Check whether an integer is prime, with smallest factor and factorisation for composites.

Written by Golam Rabbani, Founder & Lead Engineer

A prime is an integer ≥ 2 with no positive divisors other than 1 and itself.

How to use this prime number checker

  1. Enter a whole integer in the Integer field.
  2. Press Calculate to check whether the number is prime.
  3. Read the smallest factor (for composites) or confirm primality.
  4. Use Copy to put the verdict on your clipboard, or Reset to clear the input.

About this prime number checker

The prime number checker tests whether an integer is prime by trial division up to its square root. A prime is an integer greater than or equal to 2 whose only positive divisors are 1 and itself; everything else is composite.

The method is fast because it only checks potential divisors up to ⌊√n⌋. Any factor larger than that would pair with a smaller factor, which would already have been found. The checker explicitly tests 2 and 3, then walks through values of the form 6k − 1 and 6k + 1, which is a standard speed-up that skips multiples of 2 and 3. For example, to test n = 97: ⌊√97⌋ = 9, so the tool checks 2, 3, 5, 7. None divide 97 exactly, so 97 is prime. For composites such as n = 91, the tool finds 7 as a factor (91 ÷ 7 = 13), so 91 is reported as not prime with prime factorisation 7 × 13.

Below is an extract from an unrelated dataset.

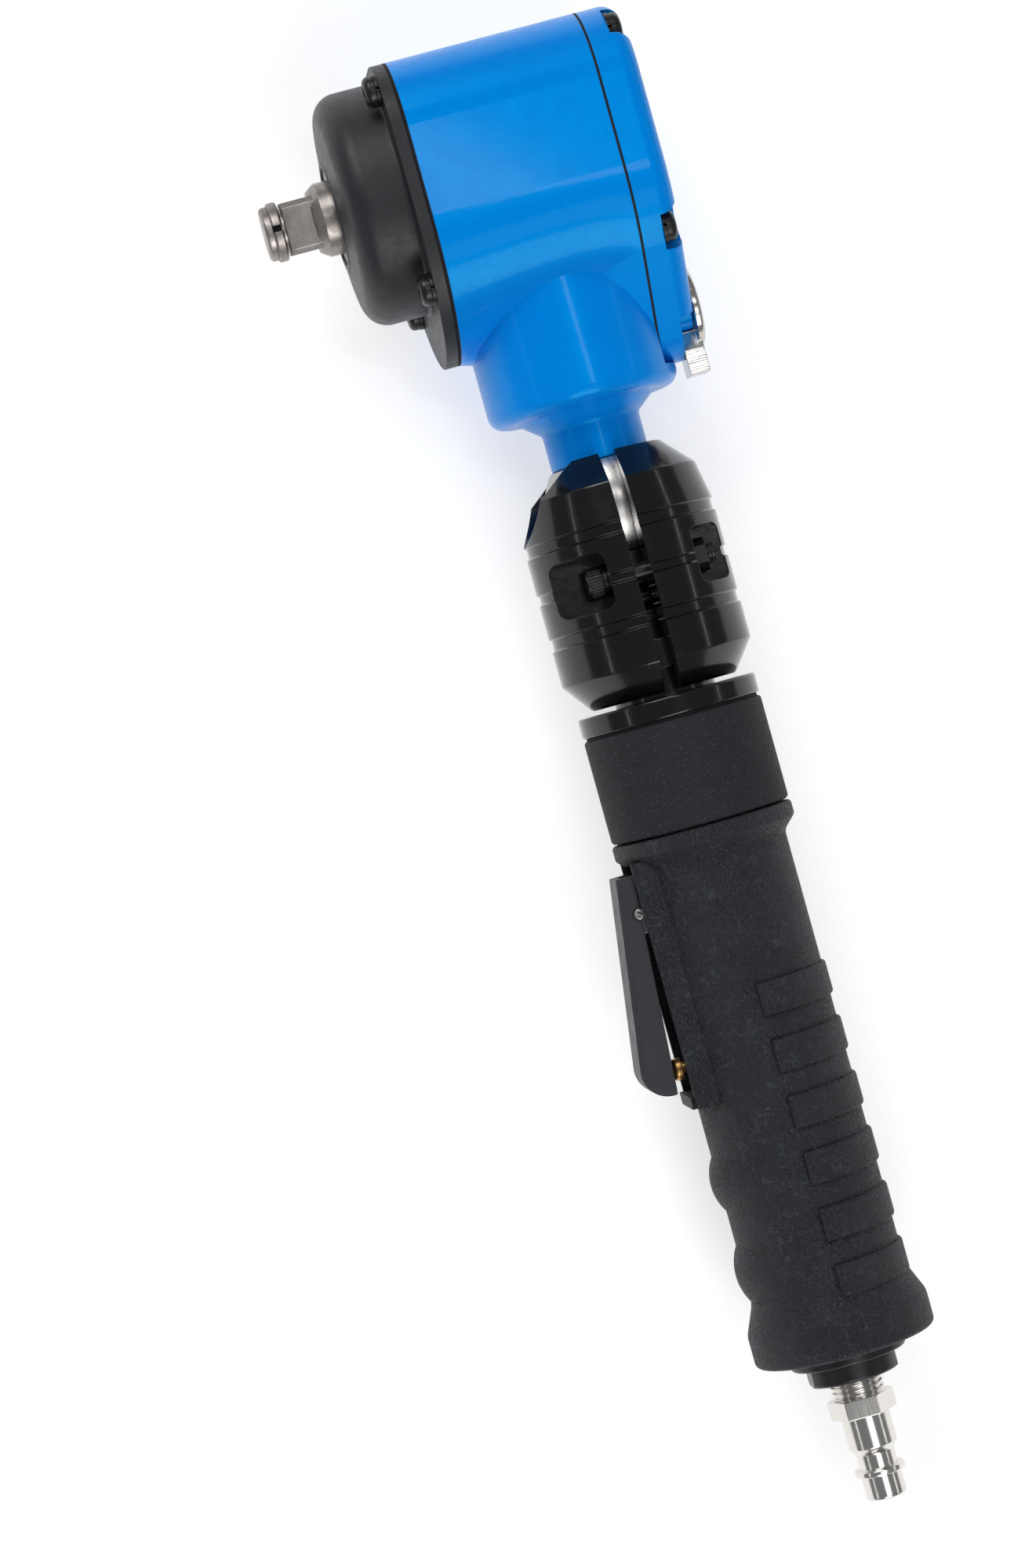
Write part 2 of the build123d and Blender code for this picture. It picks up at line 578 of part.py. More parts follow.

Primality testing is the foundation of cryptography (RSA), random-number generation, and many number-theory problems.

FAQ

What does the prime number checker do?
It tests whether an integer is prime — meaning ≥ 2 and divisible only by 1 and itself. Composites also receive a smallest-factor report and, for smaller inputs, a full prime factorisation.
What method does it use?
Trial division up to ⌊√n⌋. It first checks 2 and 3, then walks values of the form 6k ± 1 to skip multiples of 2 and 3. This is fast enough for any integer up to about 10^12 in the browser.
Is 1 a prime number?
No. Modern convention defines a prime as an integer ≥ 2, so 1 (and any smaller integer) is not prime. The tool returns "not prime" for 1, 0, and negatives.
How large a number can I test?
Up to 1,000,000,000,000 (one trillion). Above that the trial-division method becomes slow in the browser; deterministic primality testing of very large integers needs probabilistic algorithms.
Does this tool store my numbers?
No. The calculation runs entirely in your browser; nothing is sent to a server or saved between visits.
Is the prime number checker free?
Yes. It is free to use with no signup, no account, and no usage limit.